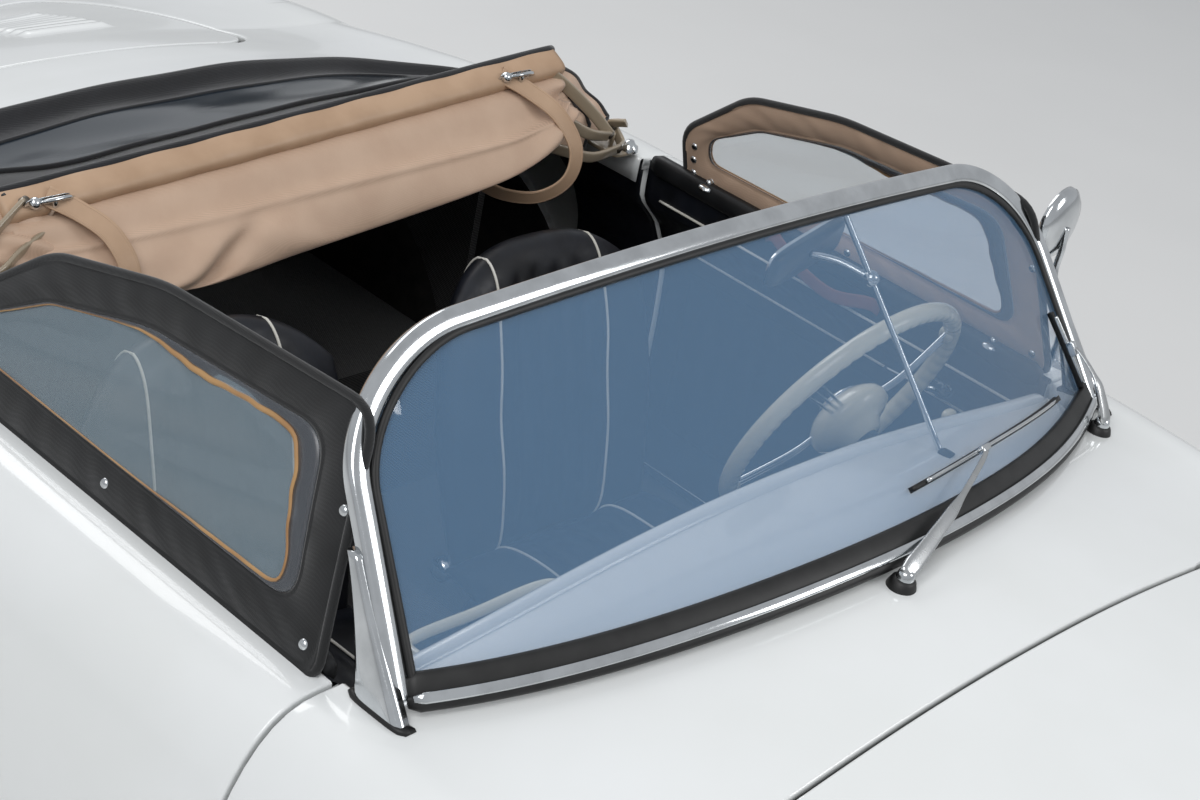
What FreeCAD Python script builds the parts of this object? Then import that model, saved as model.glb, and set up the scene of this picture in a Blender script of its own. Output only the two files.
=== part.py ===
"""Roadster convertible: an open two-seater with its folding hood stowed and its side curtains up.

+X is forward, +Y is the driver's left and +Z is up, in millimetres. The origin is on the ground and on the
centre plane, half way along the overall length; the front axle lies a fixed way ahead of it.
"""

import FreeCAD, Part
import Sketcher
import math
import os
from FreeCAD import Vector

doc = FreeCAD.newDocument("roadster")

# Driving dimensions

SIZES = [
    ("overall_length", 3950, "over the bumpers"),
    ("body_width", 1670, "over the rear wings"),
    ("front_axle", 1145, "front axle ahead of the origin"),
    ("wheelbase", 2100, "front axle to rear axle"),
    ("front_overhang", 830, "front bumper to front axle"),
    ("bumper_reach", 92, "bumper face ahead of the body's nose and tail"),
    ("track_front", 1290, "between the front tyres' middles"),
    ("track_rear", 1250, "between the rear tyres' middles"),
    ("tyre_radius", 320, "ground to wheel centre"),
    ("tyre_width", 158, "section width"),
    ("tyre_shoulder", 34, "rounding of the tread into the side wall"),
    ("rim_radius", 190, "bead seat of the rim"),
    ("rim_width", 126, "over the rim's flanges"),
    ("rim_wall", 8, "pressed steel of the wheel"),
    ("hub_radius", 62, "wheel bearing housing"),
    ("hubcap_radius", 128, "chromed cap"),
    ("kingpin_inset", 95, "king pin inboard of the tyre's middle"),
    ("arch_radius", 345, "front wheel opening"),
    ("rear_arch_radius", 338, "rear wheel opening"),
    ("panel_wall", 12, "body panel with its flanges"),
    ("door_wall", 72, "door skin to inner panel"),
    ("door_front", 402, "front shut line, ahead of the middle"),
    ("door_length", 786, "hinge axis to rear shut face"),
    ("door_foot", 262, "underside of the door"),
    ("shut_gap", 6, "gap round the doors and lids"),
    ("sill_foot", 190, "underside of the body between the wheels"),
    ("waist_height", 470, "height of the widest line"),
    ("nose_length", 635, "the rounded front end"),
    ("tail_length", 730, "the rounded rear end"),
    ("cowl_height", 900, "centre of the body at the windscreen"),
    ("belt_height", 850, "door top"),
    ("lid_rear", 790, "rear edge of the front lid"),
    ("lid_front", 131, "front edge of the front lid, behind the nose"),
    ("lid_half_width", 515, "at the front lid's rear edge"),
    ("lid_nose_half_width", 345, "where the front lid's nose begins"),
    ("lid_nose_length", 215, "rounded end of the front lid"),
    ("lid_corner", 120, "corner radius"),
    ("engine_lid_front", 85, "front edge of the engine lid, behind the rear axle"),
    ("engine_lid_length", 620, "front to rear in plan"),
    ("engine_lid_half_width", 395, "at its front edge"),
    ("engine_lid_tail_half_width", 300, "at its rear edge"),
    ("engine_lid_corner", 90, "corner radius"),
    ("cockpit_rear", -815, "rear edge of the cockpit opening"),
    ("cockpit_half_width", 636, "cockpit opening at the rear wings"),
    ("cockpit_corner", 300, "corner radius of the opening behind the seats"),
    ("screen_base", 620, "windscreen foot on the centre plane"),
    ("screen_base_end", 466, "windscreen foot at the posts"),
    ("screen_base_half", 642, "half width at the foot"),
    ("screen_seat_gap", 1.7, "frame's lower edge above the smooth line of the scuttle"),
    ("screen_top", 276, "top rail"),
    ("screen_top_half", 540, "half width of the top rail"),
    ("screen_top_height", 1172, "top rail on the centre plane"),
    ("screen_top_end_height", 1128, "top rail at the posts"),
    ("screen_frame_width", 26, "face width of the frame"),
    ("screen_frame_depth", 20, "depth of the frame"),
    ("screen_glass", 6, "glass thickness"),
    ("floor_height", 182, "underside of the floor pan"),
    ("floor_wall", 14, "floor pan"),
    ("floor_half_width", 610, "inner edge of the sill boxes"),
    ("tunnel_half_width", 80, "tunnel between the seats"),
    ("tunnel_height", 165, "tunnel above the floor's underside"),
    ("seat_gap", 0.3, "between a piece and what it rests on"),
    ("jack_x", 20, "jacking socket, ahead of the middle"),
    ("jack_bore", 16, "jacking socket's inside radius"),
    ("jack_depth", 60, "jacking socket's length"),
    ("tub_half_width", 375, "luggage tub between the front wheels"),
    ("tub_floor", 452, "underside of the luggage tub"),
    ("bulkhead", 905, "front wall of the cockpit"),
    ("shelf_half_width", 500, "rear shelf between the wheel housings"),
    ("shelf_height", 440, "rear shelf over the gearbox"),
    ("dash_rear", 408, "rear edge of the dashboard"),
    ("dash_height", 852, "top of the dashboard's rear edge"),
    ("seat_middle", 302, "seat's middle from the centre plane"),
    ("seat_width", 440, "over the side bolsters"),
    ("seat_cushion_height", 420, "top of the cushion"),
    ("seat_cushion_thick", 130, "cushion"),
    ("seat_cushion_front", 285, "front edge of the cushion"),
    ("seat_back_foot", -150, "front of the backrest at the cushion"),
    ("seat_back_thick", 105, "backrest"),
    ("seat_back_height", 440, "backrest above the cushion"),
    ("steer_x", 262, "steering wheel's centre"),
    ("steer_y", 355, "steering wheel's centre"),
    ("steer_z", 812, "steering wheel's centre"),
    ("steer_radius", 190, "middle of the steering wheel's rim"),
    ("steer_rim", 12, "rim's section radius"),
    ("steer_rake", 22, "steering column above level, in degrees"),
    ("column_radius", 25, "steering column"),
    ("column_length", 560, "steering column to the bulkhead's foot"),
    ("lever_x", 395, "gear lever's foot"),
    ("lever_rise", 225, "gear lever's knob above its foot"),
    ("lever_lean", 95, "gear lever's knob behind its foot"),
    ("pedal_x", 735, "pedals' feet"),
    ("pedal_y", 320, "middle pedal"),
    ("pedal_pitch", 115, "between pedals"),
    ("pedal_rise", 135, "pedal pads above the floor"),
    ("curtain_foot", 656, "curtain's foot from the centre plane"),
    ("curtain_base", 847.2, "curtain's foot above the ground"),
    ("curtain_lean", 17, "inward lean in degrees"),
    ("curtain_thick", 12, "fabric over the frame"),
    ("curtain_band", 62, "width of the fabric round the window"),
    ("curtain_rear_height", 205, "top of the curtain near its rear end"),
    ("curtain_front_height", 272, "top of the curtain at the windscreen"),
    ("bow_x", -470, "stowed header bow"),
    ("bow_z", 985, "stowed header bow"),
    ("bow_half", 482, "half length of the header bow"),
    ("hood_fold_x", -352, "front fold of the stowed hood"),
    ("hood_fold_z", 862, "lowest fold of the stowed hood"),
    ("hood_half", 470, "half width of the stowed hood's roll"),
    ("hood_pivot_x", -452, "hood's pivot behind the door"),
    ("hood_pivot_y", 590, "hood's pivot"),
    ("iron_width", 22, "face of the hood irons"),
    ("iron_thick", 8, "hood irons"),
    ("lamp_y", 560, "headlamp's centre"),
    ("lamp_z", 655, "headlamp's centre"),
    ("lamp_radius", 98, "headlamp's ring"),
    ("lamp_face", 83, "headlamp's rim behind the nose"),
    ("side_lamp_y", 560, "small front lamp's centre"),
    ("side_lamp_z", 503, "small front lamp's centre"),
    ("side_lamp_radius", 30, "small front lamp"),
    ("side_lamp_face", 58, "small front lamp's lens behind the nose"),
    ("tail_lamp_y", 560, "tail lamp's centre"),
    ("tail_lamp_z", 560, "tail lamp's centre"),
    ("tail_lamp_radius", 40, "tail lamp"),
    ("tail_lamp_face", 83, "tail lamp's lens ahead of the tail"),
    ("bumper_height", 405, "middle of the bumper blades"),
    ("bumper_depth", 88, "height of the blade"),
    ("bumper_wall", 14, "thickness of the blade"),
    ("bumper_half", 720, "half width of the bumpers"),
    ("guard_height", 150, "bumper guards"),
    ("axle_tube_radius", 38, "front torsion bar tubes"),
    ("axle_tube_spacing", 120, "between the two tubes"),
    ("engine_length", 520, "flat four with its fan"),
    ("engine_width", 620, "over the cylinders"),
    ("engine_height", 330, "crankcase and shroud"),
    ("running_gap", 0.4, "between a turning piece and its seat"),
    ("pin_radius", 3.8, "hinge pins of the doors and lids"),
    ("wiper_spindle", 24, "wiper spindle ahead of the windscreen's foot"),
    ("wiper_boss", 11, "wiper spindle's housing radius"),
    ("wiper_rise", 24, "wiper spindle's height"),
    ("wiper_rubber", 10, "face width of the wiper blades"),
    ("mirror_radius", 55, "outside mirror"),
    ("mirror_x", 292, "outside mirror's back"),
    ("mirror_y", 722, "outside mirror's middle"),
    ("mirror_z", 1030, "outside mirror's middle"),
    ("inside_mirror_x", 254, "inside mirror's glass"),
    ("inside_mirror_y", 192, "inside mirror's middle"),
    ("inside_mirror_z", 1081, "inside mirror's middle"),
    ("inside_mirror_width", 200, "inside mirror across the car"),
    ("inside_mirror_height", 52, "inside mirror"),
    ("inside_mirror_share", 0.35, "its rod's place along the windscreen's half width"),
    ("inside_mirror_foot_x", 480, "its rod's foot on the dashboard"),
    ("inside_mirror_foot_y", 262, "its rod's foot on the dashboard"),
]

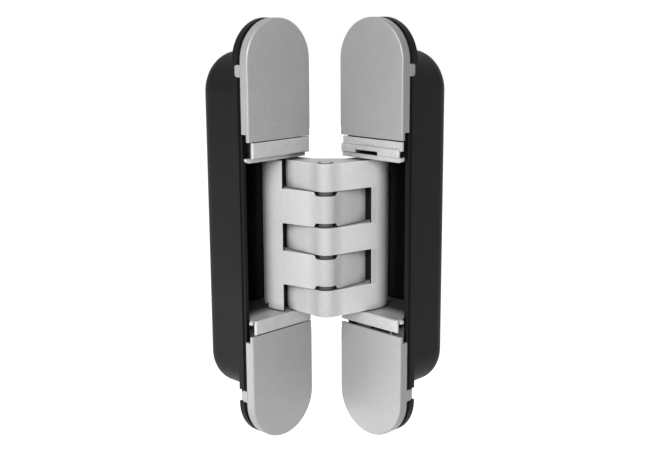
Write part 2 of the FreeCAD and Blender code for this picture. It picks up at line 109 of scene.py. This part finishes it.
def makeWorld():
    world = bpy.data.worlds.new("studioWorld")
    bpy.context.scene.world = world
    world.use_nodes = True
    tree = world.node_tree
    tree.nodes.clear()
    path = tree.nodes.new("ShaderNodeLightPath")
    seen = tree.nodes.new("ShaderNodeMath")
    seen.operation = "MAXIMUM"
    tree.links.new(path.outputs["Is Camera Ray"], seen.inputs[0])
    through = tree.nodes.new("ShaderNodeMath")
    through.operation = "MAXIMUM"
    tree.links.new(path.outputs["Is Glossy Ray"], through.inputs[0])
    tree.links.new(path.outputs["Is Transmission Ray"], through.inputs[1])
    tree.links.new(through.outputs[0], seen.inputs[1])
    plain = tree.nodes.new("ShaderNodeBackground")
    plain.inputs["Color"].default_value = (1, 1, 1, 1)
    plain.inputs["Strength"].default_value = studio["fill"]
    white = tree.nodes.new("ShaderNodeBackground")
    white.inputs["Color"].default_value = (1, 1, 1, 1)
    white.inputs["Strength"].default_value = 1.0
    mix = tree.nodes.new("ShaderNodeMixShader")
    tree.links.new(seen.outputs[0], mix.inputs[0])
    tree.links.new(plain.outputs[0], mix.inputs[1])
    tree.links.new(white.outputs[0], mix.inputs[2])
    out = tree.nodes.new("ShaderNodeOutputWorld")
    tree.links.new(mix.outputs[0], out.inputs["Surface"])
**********
:: Exercise details ::
Print the material above verbatim, first line through the line containing "# Driving dimensions", both included.

:: Full solution ::
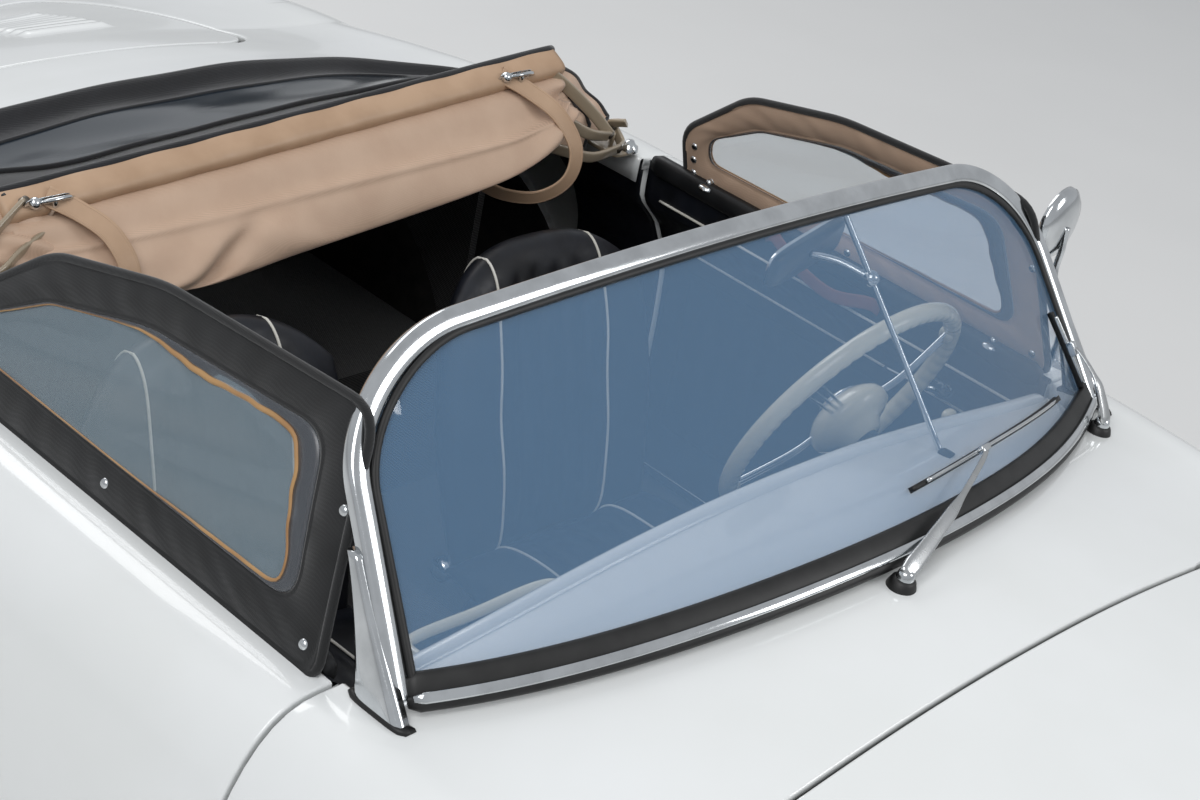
What FreeCAD Python script builds the parts of this object? Then import that model, saved as model.glb, and set up the scene of this picture in a Blender script of its own. Output only the two files.
=== part.py ===
"""Roadster convertible: an open two-seater with its folding hood stowed and its side curtains up.

+X is forward, +Y is the driver's left and +Z is up, in millimetres. The origin is on the ground and on the
centre plane, half way along the overall length; the front axle lies a fixed way ahead of it.
"""

import FreeCAD, Part
import Sketcher
import math
import os
from FreeCAD import Vector

doc = FreeCAD.newDocument("roadster")

# Driving dimensions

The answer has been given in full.